## PROVIDED DATA
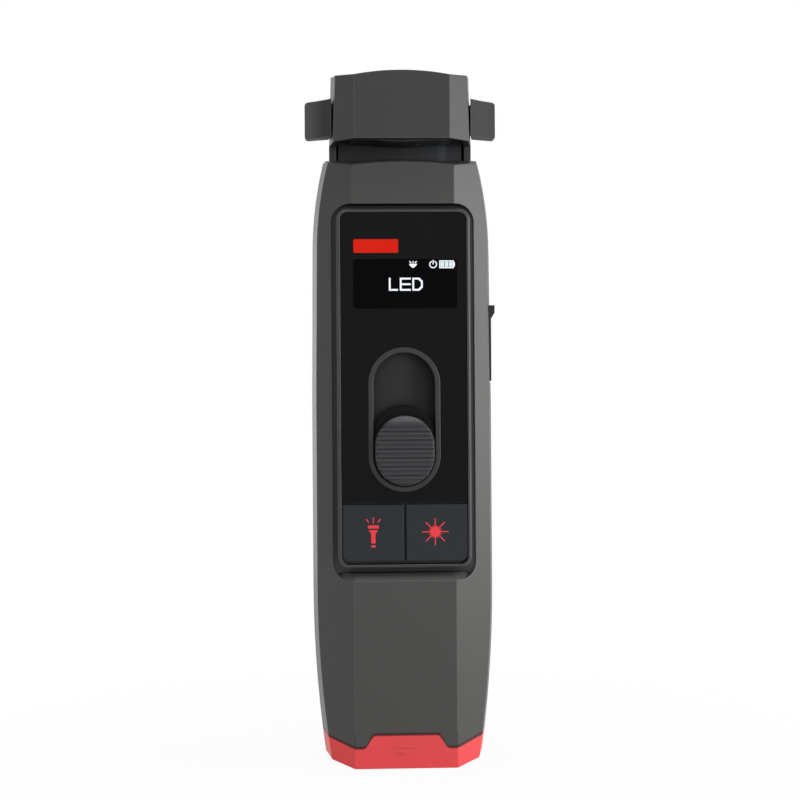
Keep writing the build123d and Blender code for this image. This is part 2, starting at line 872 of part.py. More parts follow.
with BuildPart() as thumb_slider:
    with BuildSketch(Plane.XZ.offset(-knob_back_y)):
        with Locations((0, stem_centre_z)):
            SlotOverall(knob_length, knob_width, rotation=90)
    extrude(amount=knob_back_y - knob_skirt_y)
    with BuildSketch(Plane.XZ.offset(-knob_skirt_y)):
        with Locations((0, pad_centre_z)):
            SlotOverall(knob_pad_length, knob_width, rotation=90)
    extrude(amount=knob_skirt_y - knob_front_y)
    fillet(thumb_slider.faces().sort_by(Axis.Y)[0].edges(), radius=knob_dome)
    # Grooves between the ribs, right across the pad
    with BuildSketch(Plane.YZ.offset(-slot_width / 2)):
        with Locations((knob_front_y, pad_centre_z - rib_drop)):
            with GridLocations(rib_pitch, rib_pitch, 1, rib_count):
                Rectangle(2 * rib_groove_depth, rib_groove_width)
    extrude(amount=slot_width, mode=Mode.SUBTRACT)
    with BuildSketch(Plane.XZ.offset(-knob_back_y)):
        with Locations((0, stem_centre_z)):
            Rectangle(stem_width, stem_length)
    extrude(amount=knob_back_y - carriage_front_y)
    with BuildSketch(Plane.XZ.offset(-carriage_front_y)):
        with Locations(*carriage_screw_spots):
            Circle(carriage_screw_radius)
    extrude(amount=carriage_screw_grip, mode=Mode.SUBTRACT)
thumb_slider.part.label = "thumb_slider"
export_step(thumb_slider.part, "parts/thumb_slider.step")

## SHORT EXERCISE
Reproduce the whole listing word for word.

## EXPECTED ANSWER
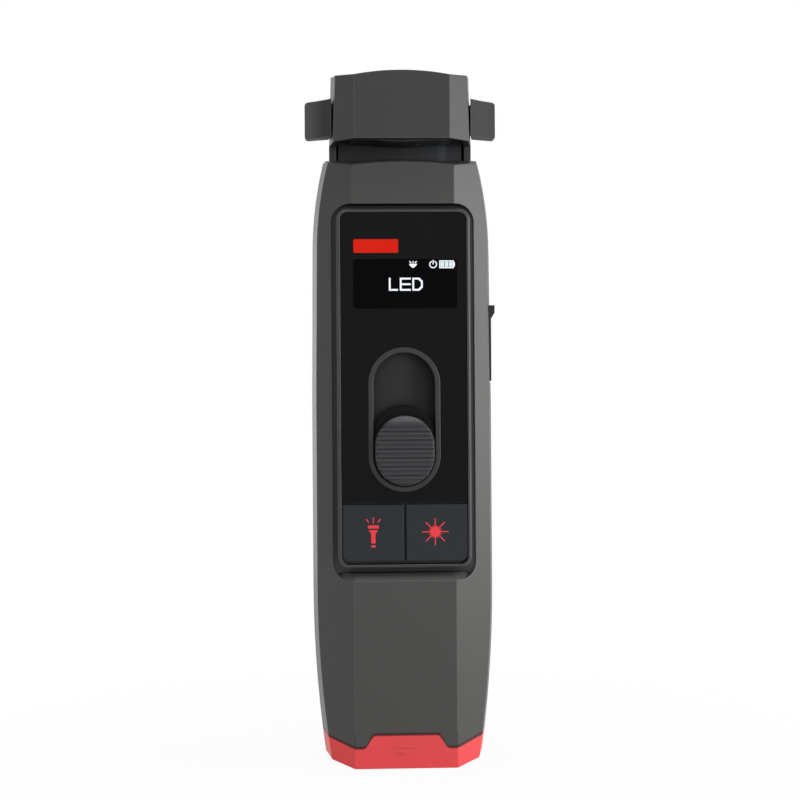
Keep writing the build123d and Blender code for this image. This is part 2, starting at line 872 of part.py. More parts follow.
with BuildPart() as thumb_slider:
    with BuildSketch(Plane.XZ.offset(-knob_back_y)):
        with Locations((0, stem_centre_z)):
            SlotOverall(knob_length, knob_width, rotation=90)
    extrude(amount=knob_back_y - knob_skirt_y)
    with BuildSketch(Plane.XZ.offset(-knob_skirt_y)):
        with Locations((0, pad_centre_z)):
            SlotOverall(knob_pad_length, knob_width, rotation=90)
    extrude(amount=knob_skirt_y - knob_front_y)
    fillet(thumb_slider.faces().sort_by(Axis.Y)[0].edges(), radius=knob_dome)
    # Grooves between the ribs, right across the pad
    with BuildSketch(Plane.YZ.offset(-slot_width / 2)):
        with Locations((knob_front_y, pad_centre_z - rib_drop)):
            with GridLocations(rib_pitch, rib_pitch, 1, rib_count):
                Rectangle(2 * rib_groove_depth, rib_groove_width)
    extrude(amount=slot_width, mode=Mode.SUBTRACT)
    with BuildSketch(Plane.XZ.offset(-knob_back_y)):
        with Locations((0, stem_centre_z)):
            Rectangle(stem_width, stem_length)
    extrude(amount=knob_back_y - carriage_front_y)
    with BuildSketch(Plane.XZ.offset(-carriage_front_y)):
        with Locations(*carriage_screw_spots):
            Circle(carriage_screw_radius)
    extrude(amount=carriage_screw_grip, mode=Mode.SUBTRACT)
thumb_slider.part.label = "thumb_slider"
export_step(thumb_slider.part, "parts/thumb_slider.step")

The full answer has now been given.